Altılı masa olarak seçime giren ”Millet İttifakı” içinde yer alan tüm faşist ve gerici partilerin daha seçim propagandası döneminde bile açık olarak dile getirdikleri Kürt ve devrimci düşmanlığıyla nasıl bir demokrasi vadettikleri biliniyordu. Seçim öncesinde “hiçbir burjuva adaya oy” siyasetinin ne kadar da isabetli olduğu, seçim sonrasında açığa çıkan kimi gelişmelerden de rahatlıkla anlaşılabilinir. Özellikle burjuva muhalefet adayının ikinci turda seçim kazanmak için yaptığı pazarlıkların ifşa edilmiş olması bunu göstermektedir.
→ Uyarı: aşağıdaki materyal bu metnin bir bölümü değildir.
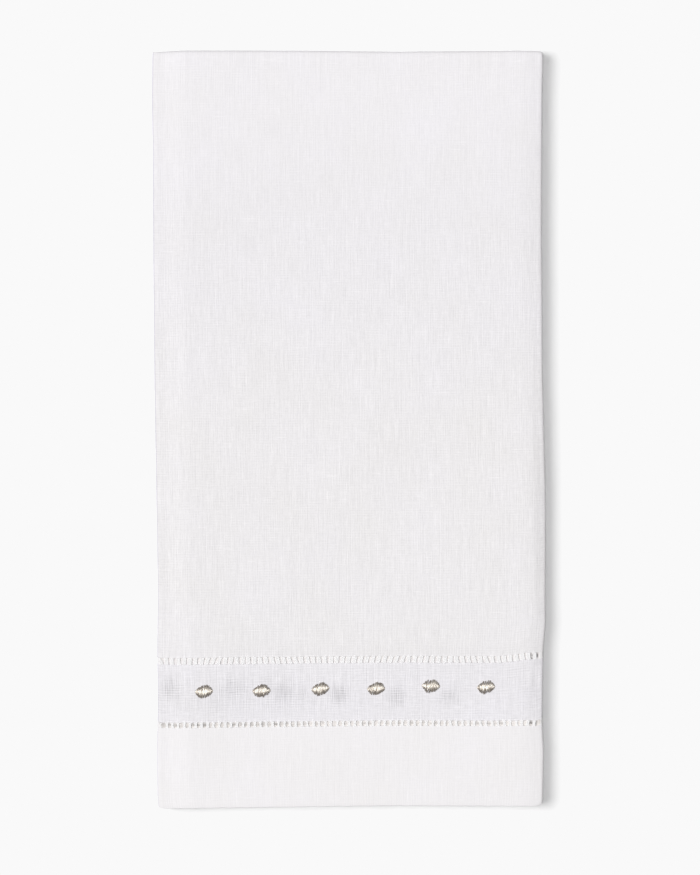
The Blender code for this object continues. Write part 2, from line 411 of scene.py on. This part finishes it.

AKP’nin seçimi kazanmasıyla halkın yoksulluğu daha da artmıştır. İşsizlik büyümüş, sağlığa erişim neredeyse bitme noktasına gelmiştir. Türk devleti seçim sonrasında Irak ve Suriye Kürdistan’ına yönelik yeni saldırı planları yapmaktadır. Dışişleri Bakanı Hakan Fidan’ın Irak temasları ve ardından Rusya Dışişleri Bakanı ile görüşmesi sonrası, Erdoğan Putin görüşmesinin sadece “tahıl meselesi”yle sınırlı bir görüşme olmadığı bilinmektedir. Bu görüşmelerin Türkiye’nin sınır ötesi operasyonlarıyla ilgili olduğu kandile yapılan hava saldırılarıyla anlaşıldı. Türkiye Rusya’yı ikna ederek Rojava’ya saldırı planları içindedir.

Altan gelen dalga daha da hissedilir olmasına karşın, halkın sokağa dökülmesi kısa sürede beklenmemelidir. Örgütsüzlük bu sonucun belirleyici yerinde durmaktadır. Genel olarak devrimci örgütlerin esasta legalize olması, devrimci hareketin kendi içindeki atıllığı, durağanlığı hala tersine çevirecek güçte olmaması orta yerde durmaktadır.

Önümüzdeki yılın mart ayında yerel seçimler var. Tüm burjuva partileri daha şimdiden yerel seçimlere hazırlanmaktadırlar. Devrimci ve yurtseverler kesimlerin yerel seçimlerde birlikte hareket etmeleri önemlidir. Bir önceki yerel seçimlerde devrimci hareketi bölün tartışmalar bu yerel seçim döneminde yaşanmamalıdır.

Bu durum eylem birlikleri, ittifaklar ve birleşik mücadelenin önemini bir kat daha artırmıştır. Devrimci hareket birleşik mücadeleyle ilerlediğinde etkili olma şansını hala korumaktadır.